Ее опыт оказался необходим. Назначение Городковой неожиданным может показаться только со стороны, поскольку Татьяна Семеновна много лет здесь проработала, она очень опытный человек, участвовала в работе комиссии, которая проверяла все музеи России, так что, кроме прочего, успела проанализировать и ситуацию в российских музеях. Это назначение, мне кажется, понятное. Неожиданным для многих оказалось другое назначение. Это действительно нестандартный ход, на который я решилась, и тут речь идет о приглашении нового человека в Государственную Третьяковскую галерею первым заместителем директора. Когда впервые возникла идея и возникла моя кандидатура – вы же понимаете, что это не делается за неделю, разные возникали кандидатуры, тянется это довольно долго┘
– Кстати, когда первый разговор у вас состоялся?
– Довольно давно.
– Год назад?
– Примерно так. Но это первый, ничего не значащий разговор, искались варианты. Как всегда бывает, возникают какие-то кандидатуры – извне, изнутри, а в конце принимаются какие-то окончательные решения. На каком-то этапе, когда вопрос этот стал обсуждаться более предметно, для меня стало очевидным, что если такое назначение состоится, для меня – единственная модель может быть именно такая: поскольку я по образованию искусствовед, мне первый зам искусствовед совершенно не нужен, для меня важнее подкрепить свою деятельность человеком, профессионально занимающимся техническими вопросами. Ведь заметная всем работа музея – это только верхушка айсберга, основная производственная деятельность остается за кадром, но эта работа мало чем отличается от любого другого производства. Музей и есть большая производственная организация, и, чтобы эта деятельность велась нормально, с моей точки зрения, модель должна быть именно такой. Этот ход был не стандартный, в наших музеях, на сколько я понимаю, такой модели нет. Конкретного человека у меня не было, и я пошла по другому пути – попыталась по пунктам написать, какими формальными признаками такой человек должен обладать исходя из интересов музея┘
– Какие же пункты у вас были?
– Скорее формальные – чтобы у человека было два образования. Одно – юридическое, я на этом настаивала, а второе – менеджерско-управленческое. Я понимаю, где у нас слабые места, понимаю, что в условиях нынешнего законодательства, которое применяется к бюджетным организациям, мы задыхаемся, работать стало намного сложнее, значит, очень важно так выстроить работу, чтобы музейная деятельность не останавливалась и мы могли реализовывать наши идеи. Ведь сегодня мы очень многого не можем сделать не потому, что не можем придумать, а потому, что от идеи до реализации надо пройти такой сложный путь, что иногда не хочется ничем заниматься. А хочется, чтобы наши творческие идеи, которых много, если не все, то многие мы могли реализовывать без трагедий, надрыва и бесконечной борьбы на баррикадах... Когда я написала свой список из нескольких пунктов, я начала искать человека. И мне его нашли. Были серьезные рекомендации, которым я склонна верить, и вот он работает у нас четвертую неделю. Я взяла его до отпуска, чтобы была возможность поработать вместе неделю, чтобы новый человек успел познакомиться с людьми, поставила несколько конкретных задач.
– Как его зовут?
– Беликов Олег Алексеевич. Он молодой человек, ему 32 года. Это тоже был нестандартный ход. В музее принято считать, что люди в 30 лет – почти дети, но это тоже становится проблемой, потому что музеи катастрофически стареют, и, я уверена, мы должны привлекать молодое поколение, иначе у музея нет будущего. Сейчас мы уже вместе с моим новым замом занимаемся анализом штатного расписания, пытаемся выявить, что мешает нашей работе и что потребует структурных перемен. Но кадровые изменения не могут отменить обычной музейной работы.

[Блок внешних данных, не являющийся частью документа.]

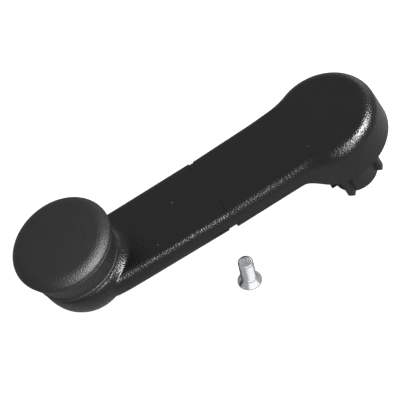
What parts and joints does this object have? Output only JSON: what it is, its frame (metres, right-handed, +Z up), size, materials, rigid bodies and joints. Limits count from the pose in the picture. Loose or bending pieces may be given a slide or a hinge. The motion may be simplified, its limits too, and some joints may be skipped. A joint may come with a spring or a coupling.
{
  "type": "window winder handle",
  "caption": "Crank handle with a round turning knob, a domed slide-off hub cover, a splined hub below and a loose countersunk fixing screw.",
  "frame": {"origin": "centre of the bounding box, at the level of the table that the handle lies on", "axes": "+Z up from the table; +X along the handle from the knob to the hub; the loose screw stands on the -Y side"},
  "size_m": [0.1502, 0.0522, 0.0466],
  "materials": {
    "black_plastic": "fine-grained moulded black plastic",
    "smooth_plastic": "smoother satin black plastic",
    "natural_plastic": "undyed slippery plastic",
    "steel": "plain machined steel",
    "bright_zinc": "bright zinc plate"
  },
  "bodies": {
    "crank": {"crank_arm": "black_plastic", "hub_insert": "steel", "knob_pin": "steel", "knob_washer": "steel", "wave_washer": "steel", "tail_washer": "steel"},
    "knob": {"knob_body": "smooth_plastic", "knob_cap": "smooth_plastic", "knob_bush": "natural_plastic"},
    "cover": {"hub_cover": "black_plastic"},
    "screw": {"fixing_screw": "bright_zinc"}
  },
  "joints": [
    {"name": "knob_spin", "type": "hinge", "parent": "crank", "child": "knob", "pos_m": [-0.05203, 0.0049, 0.0162], "axis": [-0.2387, 0, 0.9711], "continuous": true},
    {"name": "cover_slide", "type": "slide", "parent": "crank", "child": "cover", "axis": [0.9711, 0, 0.2387], "range_m": [0, 0.07]},
    {"name": "screw_lift", "type": "slide", "parent": "crank", "child": "screw", "axis": [0, 0, 1], "range_m": [0, 0.03]}
  ]
}
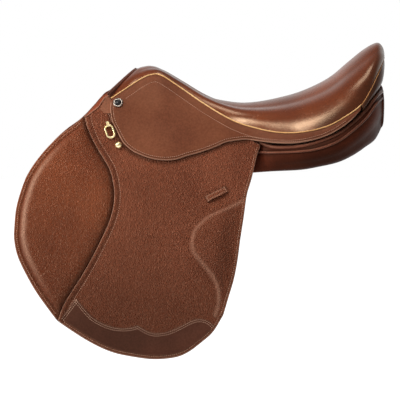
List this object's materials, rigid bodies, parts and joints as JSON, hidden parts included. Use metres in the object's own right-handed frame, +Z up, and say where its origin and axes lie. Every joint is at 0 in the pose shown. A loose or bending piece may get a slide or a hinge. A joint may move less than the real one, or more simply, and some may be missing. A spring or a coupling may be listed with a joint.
{
  "type": "jumping saddle",
  "caption": "English close-contact jumping saddle: padded seat on a tree, knee pads, flaps and skirts that lift, swinging girth straps and stirrup bars with tipping catches.",
  "frame": {"origin": "on the mid-plane at the height of the side plane's zero line, between the two panels under the seat", "axes": "+X to the rear (towards the cantle), +Y to the off (right) side, +Z up; the near side is -Y"},
  "size_m": [0.6023, 0.4118, 0.4993],
  "materials": {
    "smooth_leather": "smooth reddish brown, low sheen",
    "grained_leather": "pebble grain, mid brown",
    "dark_leather": "smooth, dark brown",
    "lining_leather": "smooth, satin dark brown",
    "tan_welt": "tan piping",
    "brass": "polished",
    "steel": "brushed",
    "polished_steel": "polished rim with a black domed centre",
    "wood": "laminated, bare",
    "foam": "open-cell foam",
    "webbing": "woven"
  },
  "bodies": {
    "saddle": {"seat_cover": "smooth_leather", "seat_foam": "foam", "seat_webbing": "webbing", "tree_frame": "wood", "tree_head": "steel", "cantle_welt": "dark_leather", "cantle_facing": "smooth_leather", "pommel_facing": "dark_leather", "welt_near": "tan_welt", "skirt_band_near": "smooth_leather", "flap_head_near": "grained_leather", "knee_pad_top_near": "grained_leather", "sweat_flap_near": "lining_leather", "girth_web_near": "webbing", "point_pocket_near": "lining_leather", "panel_near": "lining_leather", "stirrup_bar_near": "steel", "point_stud_near": "brass", "head_nail_near": "polished_steel", "ring_hanger_near": "brass", "welt_off": "tan_welt", "skirt_band_off": "smooth_leather", "flap_head_off": "grained_leather", "knee_pad_top_off": "grained_leather", "sweat_flap_off": "lining_leather", "girth_web_off": "webbing", "point_pocket_off": "lining_leather", "panel_off": "lining_leather", "stirrup_bar_off": "steel", "point_stud_off": "brass", "head_nail_off": "polished_steel", "ring_hanger_off": "brass"},
    "flap_near": {"flap_near": "grained_leather", "knee_pad_near": "grained_leather", "thigh_block_near": "grained_leather", "wear_patch_near": "dark_leather", "keeper_near": "smooth_leather"},
    "skirt_near": {"skirt_near": "smooth_leather"},
    "girth_strap_front_near": {"girth_strap_front_near": "lining_leather"},
    "girth_strap_middle_near": {"girth_strap_middle_near": "lining_leather"},
    "girth_strap_rear_near": {"girth_strap_rear_near": "lining_leather"},
    "buckle_guard_near": {"buckle_guard_near": "lining_leather"},
    "ring_near": {"ring_near": "brass"},
    "bar_catch_near": {"bar_catch_near": "steel"},
    "flap_off": {"flap_off": "grained_leather", "knee_pad_off": "grained_leather", "thigh_block_off": "grained_leather", "wear_patch_off": "dark_leather", "keeper_off": "smooth_leather"},
    "skirt_off": {"skirt_off": "smooth_leather"},
    "girth_strap_front_off": {"girth_strap_front_off": "lining_leather"},
    "girth_strap_middle_off": {"girth_strap_middle_off": "lining_leather"},
    "girth_strap_rear_off": {"girth_strap_rear_off": "lining_leather"},
    "buckle_guard_off": {"buckle_guard_off": "lining_leather"},
    "ring_off": {"ring_off": "brass"},
    "bar_catch_off": {"bar_catch_off": "steel"}
  },
  "joints": [
    {"name": "flap_lift_near", "type": "hinge", "parent": "saddle", "child": "flap_near", "pos_m": [0, -0.11726, 0.01742], "axis": [-1, 0, 0], "range_deg": [0, 80]},
    {"name": "skirt_lift_near", "type": "hinge", "parent": "saddle", "child": "skirt_near", "pos_m": [-0.195, -0.08267, 0.10187], "axis": [-0.9777, 0.0648, 0.1996], "range_deg": [0, 60]},
    {"name": "girth_strap_front_swing_near", "type": "hinge", "parent": "saddle", "child": "girth_strap_front_near", "pos_m": [-0.128, -0.10223, -0.00008], "axis": [0, -0.9511, 0.309], "range_deg": [-5, 5]},
    {"name": "girth_strap_middle_swing_near", "type": "hinge", "parent": "saddle", "child": "girth_strap_middle_near", "pos_m": [-0.092, -0.10223, -0.00008], "axis": [0, -0.9511, 0.309], "range_deg": [-5, 5]},
    {"name": "girth_strap_rear_swing_near", "type": "hinge", "parent": "saddle", "child": "girth_strap_rear_near", "pos_m": [-0.056, -0.10223, -0.00008], "axis": [0, -0.9511, 0.309], "range_deg": [-5, 5]},
    {"name": "buckle_guard_slide_near", "type": "slide", "parent": "girth_strap_front_near", "child": "buckle_guard_near", "axis": [0, -0.309, -0.9511], "range_m": [0, 0.12]},
    {"name": "ring_swing_near", "type": "hinge", "parent": "saddle", "child": "ring_near", "pos_m": [-0.19806, -0.09052, 0.07706], "axis": [-0.9659, -0.08, -0.2462], "range_deg": [0, 80]},
    {"name": "bar_catch_tip_near", "type": "hinge", "parent": "saddle", "child": "bar_catch_near", "pos_m": [-0.089, -0.06631, 0.09234], "axis": [0, -0.9511, 0.309], "range_deg": [0, 75]},
    {"name": "flap_lift_off", "type": "hinge", "parent": "saddle", "child": "flap_off", "pos_m": [0, 0.11726, 0.01742], "axis": [1, 0, 0], "range_deg": [0, 80]},
    {"name": "skirt_lift_off", "type": "hinge", "parent": "saddle", "child": "skirt_off", "pos_m": [-0.195, 0.08267, 0.10187], "axis": [0.9777, 0.0648, -0.1996], "range_deg": [0, 60]},
    {"name": "girth_strap_front_swing_off", "type": "hinge", "parent": "saddle", "child": "girth_strap_front_off", "pos_m": [-0.128, 0.10223, -0.00008], "axis": [0, 0.9511, 0.309], "range_deg": [-5, 5]},
    {"name": "girth_strap_middle_swing_off", "type": "hinge", "parent": "saddle", "child": "girth_strap_middle_off", "pos_m": [-0.092, 0.10223, -0.00008], "axis": [0, 0.9511, 0.309], "range_deg": [-5, 5]},
    {"name": "girth_strap_rear_swing_off", "type": "hinge", "parent": "saddle", "child": "girth_strap_rear_off", "pos_m": [-0.056, 0.10223, -0.00008], "axis": [0, 0.9511, 0.309], "range_deg": [-5, 5]},
    {"name": "buckle_guard_slide_off", "type": "slide", "parent": "girth_strap_front_off", "child": "buckle_guard_off", "axis": [0, 0.309, -0.9511], "range_m": [0, 0.12]},
    {"name": "ring_swing_off", "type": "hinge", "parent": "saddle", "child": "ring_off", "pos_m": [-0.19806, 0.09052, 0.07706], "axis": [0.9659, -0.08, 0.2462], "range_deg": [0, 80]},
    {"name": "bar_catch_tip_off", "type": "hinge", "parent": "saddle", "child": "bar_catch_off", "pos_m": [-0.089, 0.06631, 0.09234], "axis": [0, -0.9511, -0.309], "range_deg": [0, 75]}
  ],
  "couplings": [
    {"joint": "girth_strap_middle_swing_near", "follows": "girth_strap_front_swing_near", "ratio": 1},
    {"joint": "girth_strap_rear_swing_near", "follows": "girth_strap_front_swing_near", "ratio": 1},
    {"joint": "girth_strap_middle_swing_off", "follows": "girth_strap_front_swing_off", "ratio": 1},
    {"joint": "girth_strap_rear_swing_off", "follows": "girth_strap_front_swing_off", "ratio": 1}
  ]
}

– В том числе и в том, что касается современного искусства?
– Разумеется. Конечно, мы эту работу продолжаем и вот только что обсуждали наши выставки в рамках Биеннале современного искусства. Мы готовим силами отдела новейших течений выставку, которая называется «Не игрушки?!». Ее готовят наши молодые сотрудники, про которых все время говорили, что после ухода их заведующего отделом из музея дела нет. Отдел между тем год активно работал по наведению порядка в хранении и параллельно готовил эту выставку. И сейчас мы хотим результат этой работы предъявить в публичном пространстве. Параллельно в рамках биеннале у нас будут выставка фотографа Владимира Сычева и выставка бумажной архитектуры, которую готовит Юрий Аввакумов. Исполняется 25 лет этому движению, юбилей, и для нас важно не просто участие этого проекта в биеннале, а то, что мы заново открываем серию спецпроектов в зале № 38, где когда-то появился проект Виноградова и Дубоссарского┘
– То есть рекламу «Мегафона», из-за которой вы прекратили пускать посетителей в этот зал, с крыши демонтировали?
– Да. Мы ее сняли.
– Простите, а когда эту рекламу монтировали, не было опасности, что конструкция провалится, помешает нормальной жизни музея?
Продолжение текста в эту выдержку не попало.